── Data for this exercise

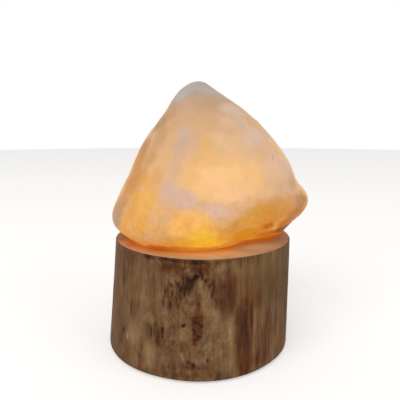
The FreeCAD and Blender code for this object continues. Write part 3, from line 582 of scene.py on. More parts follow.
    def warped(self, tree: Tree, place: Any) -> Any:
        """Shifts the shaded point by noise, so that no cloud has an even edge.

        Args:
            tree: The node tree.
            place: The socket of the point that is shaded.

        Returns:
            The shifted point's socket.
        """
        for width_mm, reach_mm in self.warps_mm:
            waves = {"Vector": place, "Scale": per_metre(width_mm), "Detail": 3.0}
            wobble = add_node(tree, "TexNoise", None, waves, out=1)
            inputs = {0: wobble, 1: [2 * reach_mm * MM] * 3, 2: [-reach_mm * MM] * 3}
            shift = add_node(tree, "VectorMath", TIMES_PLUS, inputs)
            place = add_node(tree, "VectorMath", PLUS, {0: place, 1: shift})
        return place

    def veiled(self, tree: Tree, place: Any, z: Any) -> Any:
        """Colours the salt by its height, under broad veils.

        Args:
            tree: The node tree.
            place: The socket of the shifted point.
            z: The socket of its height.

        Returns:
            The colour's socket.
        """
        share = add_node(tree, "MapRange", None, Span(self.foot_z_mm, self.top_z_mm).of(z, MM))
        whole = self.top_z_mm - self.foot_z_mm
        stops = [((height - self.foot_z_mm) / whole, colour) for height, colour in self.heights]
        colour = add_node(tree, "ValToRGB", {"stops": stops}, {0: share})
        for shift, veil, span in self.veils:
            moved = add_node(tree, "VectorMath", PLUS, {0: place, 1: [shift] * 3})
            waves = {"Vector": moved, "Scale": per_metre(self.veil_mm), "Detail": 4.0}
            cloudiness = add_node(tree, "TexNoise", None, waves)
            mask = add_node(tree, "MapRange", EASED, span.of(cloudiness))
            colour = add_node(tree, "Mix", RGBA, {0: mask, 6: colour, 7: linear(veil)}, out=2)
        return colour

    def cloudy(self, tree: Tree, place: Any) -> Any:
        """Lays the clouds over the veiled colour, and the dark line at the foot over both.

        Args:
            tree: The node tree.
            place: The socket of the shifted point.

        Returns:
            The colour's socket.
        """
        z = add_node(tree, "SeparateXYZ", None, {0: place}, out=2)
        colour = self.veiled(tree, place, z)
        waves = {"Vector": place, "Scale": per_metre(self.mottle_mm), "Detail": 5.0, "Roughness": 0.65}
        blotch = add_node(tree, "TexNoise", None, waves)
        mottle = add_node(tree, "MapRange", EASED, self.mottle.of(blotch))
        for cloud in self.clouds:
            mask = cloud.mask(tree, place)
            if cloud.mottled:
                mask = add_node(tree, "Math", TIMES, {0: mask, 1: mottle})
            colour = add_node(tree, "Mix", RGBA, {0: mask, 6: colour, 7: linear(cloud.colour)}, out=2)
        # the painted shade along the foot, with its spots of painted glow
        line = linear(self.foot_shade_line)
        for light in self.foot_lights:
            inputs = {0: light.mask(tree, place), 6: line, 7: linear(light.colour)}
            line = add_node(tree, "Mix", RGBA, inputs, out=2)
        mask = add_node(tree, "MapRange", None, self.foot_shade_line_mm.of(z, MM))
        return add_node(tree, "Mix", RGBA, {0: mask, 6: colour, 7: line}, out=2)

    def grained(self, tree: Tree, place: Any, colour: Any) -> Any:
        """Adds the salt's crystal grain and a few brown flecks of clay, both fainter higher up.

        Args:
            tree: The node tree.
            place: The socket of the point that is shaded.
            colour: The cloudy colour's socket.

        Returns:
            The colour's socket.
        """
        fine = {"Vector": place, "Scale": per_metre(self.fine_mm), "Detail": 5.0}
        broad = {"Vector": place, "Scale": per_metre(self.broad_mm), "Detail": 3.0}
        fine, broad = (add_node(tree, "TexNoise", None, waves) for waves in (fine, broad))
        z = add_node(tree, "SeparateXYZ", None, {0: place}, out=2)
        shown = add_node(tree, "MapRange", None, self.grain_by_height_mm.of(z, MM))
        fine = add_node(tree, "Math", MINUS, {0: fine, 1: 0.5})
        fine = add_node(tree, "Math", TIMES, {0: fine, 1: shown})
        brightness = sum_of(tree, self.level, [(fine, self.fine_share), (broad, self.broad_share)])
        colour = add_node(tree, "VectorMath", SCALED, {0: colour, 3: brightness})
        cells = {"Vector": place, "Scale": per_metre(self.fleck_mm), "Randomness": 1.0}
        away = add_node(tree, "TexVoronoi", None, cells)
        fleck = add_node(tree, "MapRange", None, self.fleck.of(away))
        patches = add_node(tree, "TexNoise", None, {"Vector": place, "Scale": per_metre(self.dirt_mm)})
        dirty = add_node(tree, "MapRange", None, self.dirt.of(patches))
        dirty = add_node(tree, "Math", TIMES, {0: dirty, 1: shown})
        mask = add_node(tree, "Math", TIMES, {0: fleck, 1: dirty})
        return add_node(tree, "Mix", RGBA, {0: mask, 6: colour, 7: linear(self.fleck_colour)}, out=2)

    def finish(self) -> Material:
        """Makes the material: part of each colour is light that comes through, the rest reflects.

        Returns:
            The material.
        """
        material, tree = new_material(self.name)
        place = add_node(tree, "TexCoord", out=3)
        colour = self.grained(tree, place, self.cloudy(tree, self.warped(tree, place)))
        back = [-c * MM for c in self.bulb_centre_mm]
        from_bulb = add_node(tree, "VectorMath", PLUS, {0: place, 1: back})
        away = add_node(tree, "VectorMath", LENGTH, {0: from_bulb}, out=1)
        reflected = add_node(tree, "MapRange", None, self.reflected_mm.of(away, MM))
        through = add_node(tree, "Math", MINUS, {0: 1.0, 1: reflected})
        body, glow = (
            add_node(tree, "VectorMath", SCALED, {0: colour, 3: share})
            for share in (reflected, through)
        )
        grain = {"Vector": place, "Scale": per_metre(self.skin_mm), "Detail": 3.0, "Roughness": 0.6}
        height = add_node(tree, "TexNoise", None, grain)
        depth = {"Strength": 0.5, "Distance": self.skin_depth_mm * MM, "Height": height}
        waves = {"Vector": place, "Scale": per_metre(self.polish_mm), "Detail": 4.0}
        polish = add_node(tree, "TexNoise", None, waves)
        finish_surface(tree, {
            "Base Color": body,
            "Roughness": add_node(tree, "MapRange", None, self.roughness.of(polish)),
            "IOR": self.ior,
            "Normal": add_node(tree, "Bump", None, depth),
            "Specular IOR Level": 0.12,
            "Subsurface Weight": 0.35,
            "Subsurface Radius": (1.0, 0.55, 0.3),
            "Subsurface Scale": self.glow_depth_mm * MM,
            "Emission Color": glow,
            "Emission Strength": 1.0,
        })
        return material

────
── Data for this exercise

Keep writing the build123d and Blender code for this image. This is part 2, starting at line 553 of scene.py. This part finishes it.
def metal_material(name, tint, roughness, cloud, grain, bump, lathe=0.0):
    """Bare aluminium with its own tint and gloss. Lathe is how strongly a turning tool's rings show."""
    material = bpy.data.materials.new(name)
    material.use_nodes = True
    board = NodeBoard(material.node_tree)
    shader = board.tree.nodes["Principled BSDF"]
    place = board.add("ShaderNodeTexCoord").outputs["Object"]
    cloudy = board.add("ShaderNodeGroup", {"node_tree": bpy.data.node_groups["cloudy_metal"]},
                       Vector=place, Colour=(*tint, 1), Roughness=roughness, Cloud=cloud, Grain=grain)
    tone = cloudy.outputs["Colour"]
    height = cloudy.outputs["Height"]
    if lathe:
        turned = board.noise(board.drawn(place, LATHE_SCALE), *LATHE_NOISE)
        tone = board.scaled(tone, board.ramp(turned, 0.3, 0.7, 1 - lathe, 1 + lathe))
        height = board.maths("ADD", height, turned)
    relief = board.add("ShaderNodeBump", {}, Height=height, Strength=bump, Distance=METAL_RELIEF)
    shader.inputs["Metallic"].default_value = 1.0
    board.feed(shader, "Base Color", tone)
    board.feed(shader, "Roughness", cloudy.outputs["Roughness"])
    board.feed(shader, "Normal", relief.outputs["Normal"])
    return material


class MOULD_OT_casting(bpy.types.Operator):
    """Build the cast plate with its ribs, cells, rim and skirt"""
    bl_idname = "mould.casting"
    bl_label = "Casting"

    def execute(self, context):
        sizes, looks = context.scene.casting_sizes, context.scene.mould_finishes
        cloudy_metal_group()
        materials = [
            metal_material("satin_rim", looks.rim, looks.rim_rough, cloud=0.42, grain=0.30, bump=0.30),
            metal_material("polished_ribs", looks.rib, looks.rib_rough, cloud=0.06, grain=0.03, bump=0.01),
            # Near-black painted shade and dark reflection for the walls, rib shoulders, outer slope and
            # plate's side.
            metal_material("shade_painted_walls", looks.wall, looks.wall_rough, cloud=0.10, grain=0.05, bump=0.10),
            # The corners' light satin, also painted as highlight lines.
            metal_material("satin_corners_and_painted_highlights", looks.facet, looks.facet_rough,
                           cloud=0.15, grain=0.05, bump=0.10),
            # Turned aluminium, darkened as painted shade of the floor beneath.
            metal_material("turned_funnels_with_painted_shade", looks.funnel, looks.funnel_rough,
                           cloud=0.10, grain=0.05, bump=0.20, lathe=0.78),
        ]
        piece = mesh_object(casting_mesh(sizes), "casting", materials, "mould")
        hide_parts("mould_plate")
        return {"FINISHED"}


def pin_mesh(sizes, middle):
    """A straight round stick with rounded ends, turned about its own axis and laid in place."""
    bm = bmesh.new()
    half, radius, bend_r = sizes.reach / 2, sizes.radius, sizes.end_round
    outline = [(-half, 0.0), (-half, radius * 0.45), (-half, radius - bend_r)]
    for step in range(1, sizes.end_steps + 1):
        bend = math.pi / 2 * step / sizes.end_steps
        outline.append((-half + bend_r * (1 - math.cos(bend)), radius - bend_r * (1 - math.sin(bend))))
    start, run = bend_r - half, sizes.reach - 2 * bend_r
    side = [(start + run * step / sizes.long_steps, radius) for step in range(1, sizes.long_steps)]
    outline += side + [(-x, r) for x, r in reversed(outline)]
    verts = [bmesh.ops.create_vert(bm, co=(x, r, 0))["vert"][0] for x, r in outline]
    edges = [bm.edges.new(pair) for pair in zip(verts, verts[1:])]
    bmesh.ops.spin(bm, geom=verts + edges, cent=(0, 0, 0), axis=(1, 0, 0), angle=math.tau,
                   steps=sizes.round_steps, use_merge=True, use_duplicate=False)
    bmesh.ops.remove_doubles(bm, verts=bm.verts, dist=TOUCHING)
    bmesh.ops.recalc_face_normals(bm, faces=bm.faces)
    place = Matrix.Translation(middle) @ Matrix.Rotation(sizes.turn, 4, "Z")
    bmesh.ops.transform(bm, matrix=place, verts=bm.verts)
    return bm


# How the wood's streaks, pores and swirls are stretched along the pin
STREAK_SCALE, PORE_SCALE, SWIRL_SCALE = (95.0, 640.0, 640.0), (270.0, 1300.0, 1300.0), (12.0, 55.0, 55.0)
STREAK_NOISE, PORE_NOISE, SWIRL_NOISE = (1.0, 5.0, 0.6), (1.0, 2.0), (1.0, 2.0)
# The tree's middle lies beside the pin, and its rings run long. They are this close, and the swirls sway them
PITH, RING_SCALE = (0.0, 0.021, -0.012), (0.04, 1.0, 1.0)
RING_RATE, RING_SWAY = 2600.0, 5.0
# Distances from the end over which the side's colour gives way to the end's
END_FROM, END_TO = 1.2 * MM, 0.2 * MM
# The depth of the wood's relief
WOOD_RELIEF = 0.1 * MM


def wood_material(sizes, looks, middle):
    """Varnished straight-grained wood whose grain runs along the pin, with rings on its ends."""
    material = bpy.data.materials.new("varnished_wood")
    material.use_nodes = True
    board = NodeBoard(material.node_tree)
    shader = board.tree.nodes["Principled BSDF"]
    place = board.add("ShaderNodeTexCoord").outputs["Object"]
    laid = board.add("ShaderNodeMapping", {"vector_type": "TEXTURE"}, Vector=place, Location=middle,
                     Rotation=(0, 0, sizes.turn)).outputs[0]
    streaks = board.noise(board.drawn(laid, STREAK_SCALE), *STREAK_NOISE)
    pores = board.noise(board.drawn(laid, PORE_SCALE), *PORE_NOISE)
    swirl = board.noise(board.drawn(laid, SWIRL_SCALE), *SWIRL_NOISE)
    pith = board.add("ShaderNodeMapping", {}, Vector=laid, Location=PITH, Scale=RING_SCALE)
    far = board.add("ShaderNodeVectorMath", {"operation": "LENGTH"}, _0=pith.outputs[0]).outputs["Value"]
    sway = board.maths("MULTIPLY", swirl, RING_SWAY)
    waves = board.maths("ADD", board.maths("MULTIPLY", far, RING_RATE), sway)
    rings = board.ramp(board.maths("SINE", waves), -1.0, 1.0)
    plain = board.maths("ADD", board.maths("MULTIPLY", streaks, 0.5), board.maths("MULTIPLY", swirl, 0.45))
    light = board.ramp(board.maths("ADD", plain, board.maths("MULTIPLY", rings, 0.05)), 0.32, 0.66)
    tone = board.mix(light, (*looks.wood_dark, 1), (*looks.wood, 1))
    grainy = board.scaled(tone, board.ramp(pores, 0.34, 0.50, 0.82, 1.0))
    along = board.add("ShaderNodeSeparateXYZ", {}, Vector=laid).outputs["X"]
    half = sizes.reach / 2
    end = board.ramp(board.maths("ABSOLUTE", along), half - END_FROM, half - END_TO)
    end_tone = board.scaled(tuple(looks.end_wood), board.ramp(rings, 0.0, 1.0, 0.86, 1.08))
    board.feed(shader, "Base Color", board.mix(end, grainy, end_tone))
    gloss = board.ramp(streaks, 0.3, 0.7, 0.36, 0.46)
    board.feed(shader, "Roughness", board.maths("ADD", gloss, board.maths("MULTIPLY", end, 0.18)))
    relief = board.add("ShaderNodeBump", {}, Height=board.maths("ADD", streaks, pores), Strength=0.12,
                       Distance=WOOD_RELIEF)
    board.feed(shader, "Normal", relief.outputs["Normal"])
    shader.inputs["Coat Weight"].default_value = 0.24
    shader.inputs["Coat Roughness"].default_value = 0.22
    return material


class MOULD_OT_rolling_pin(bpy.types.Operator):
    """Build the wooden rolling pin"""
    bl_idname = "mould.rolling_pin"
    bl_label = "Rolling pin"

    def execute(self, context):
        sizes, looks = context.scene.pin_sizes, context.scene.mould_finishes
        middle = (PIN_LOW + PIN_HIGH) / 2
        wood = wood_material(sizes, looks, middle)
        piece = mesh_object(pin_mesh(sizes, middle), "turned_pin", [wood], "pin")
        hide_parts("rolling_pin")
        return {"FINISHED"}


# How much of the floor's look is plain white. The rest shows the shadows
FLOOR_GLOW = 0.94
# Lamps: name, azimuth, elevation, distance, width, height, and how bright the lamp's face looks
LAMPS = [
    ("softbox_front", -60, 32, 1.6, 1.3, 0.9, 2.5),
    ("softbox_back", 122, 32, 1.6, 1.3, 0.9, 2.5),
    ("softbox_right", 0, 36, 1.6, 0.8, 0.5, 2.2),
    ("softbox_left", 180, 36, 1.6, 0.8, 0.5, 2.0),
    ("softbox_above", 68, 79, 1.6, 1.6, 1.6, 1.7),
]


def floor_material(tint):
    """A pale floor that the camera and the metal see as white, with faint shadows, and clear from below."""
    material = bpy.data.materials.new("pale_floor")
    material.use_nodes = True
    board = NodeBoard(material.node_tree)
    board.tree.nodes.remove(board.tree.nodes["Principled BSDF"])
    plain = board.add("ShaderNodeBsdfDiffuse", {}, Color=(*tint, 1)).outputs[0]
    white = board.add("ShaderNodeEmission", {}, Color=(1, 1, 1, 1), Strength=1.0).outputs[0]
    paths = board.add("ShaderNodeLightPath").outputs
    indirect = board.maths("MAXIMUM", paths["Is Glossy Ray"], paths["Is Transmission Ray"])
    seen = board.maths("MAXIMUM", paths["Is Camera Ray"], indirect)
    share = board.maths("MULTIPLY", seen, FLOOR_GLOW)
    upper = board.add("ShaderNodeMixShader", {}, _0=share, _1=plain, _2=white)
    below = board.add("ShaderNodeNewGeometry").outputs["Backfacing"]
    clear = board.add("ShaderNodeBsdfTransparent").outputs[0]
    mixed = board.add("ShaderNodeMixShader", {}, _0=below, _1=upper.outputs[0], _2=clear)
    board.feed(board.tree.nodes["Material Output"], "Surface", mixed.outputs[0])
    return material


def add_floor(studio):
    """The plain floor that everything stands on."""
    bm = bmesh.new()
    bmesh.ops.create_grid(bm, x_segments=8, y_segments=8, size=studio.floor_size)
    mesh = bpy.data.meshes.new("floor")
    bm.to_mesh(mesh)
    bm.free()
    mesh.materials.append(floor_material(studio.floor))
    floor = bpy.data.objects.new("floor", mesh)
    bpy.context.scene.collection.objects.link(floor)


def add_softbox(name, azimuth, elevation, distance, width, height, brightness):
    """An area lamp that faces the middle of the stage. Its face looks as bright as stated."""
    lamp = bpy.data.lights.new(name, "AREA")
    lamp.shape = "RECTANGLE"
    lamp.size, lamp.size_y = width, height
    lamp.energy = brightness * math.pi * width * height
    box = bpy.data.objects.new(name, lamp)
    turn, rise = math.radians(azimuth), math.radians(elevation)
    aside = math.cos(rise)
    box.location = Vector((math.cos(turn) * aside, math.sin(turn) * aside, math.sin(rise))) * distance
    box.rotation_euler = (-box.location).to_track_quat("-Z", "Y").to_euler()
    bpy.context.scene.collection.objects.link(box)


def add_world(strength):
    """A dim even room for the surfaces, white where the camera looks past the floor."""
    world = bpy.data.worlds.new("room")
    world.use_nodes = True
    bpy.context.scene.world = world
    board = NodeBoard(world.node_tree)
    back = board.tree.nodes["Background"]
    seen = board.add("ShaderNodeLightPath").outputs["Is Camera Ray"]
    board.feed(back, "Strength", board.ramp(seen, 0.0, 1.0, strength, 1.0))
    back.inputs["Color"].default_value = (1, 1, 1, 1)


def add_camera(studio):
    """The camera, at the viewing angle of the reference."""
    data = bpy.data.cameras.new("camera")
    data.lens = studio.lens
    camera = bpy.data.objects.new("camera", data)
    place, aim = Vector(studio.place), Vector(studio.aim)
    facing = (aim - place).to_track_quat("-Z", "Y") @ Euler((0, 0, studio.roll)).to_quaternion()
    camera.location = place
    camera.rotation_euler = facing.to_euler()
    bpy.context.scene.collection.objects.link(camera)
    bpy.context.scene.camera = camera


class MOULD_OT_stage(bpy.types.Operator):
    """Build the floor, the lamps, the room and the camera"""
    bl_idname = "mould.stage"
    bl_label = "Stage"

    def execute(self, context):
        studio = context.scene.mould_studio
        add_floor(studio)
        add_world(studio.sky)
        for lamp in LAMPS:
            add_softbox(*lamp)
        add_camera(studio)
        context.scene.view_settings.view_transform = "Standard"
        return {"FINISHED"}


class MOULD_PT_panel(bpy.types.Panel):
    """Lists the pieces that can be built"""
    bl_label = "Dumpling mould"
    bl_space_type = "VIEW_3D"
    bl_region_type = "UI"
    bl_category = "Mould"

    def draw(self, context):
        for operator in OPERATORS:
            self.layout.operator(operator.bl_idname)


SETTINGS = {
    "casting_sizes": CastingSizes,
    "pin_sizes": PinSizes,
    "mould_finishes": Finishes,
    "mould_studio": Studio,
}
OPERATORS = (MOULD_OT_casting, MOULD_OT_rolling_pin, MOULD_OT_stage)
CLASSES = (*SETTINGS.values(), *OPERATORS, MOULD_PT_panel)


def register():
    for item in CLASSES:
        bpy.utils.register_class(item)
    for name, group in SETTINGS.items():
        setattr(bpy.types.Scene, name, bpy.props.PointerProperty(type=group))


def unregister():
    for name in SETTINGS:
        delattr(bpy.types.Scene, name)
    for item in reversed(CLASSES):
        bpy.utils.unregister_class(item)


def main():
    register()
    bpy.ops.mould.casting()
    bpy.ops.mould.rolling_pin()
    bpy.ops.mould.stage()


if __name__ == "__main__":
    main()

────

= Task brief =
The line with "The FreeCAD and" marks the start and the line with "under broad veils." marks the end; transcribe every line in that stretch, unchanged.

= Solution to this task =
The FreeCAD and Blender code for this object continues. Write part 3, from line 582 of scene.py on. More parts follow.
    def warped(self, tree: Tree, place: Any) -> Any:
        """Shifts the shaded point by noise, so that no cloud has an even edge.

        Args:
            tree: The node tree.
            place: The socket of the point that is shaded.

        Returns:
            The shifted point's socket.
        """
        for width_mm, reach_mm in self.warps_mm:
            waves = {"Vector": place, "Scale": per_metre(width_mm), "Detail": 3.0}
            wobble = add_node(tree, "TexNoise", None, waves, out=1)
            inputs = {0: wobble, 1: [2 * reach_mm * MM] * 3, 2: [-reach_mm * MM] * 3}
            shift = add_node(tree, "VectorMath", TIMES_PLUS, inputs)
            place = add_node(tree, "VectorMath", PLUS, {0: place, 1: shift})
        return place

    def veiled(self, tree: Tree, place: Any, z: Any) -> Any:
        """Colours the salt by its height, under broad veils.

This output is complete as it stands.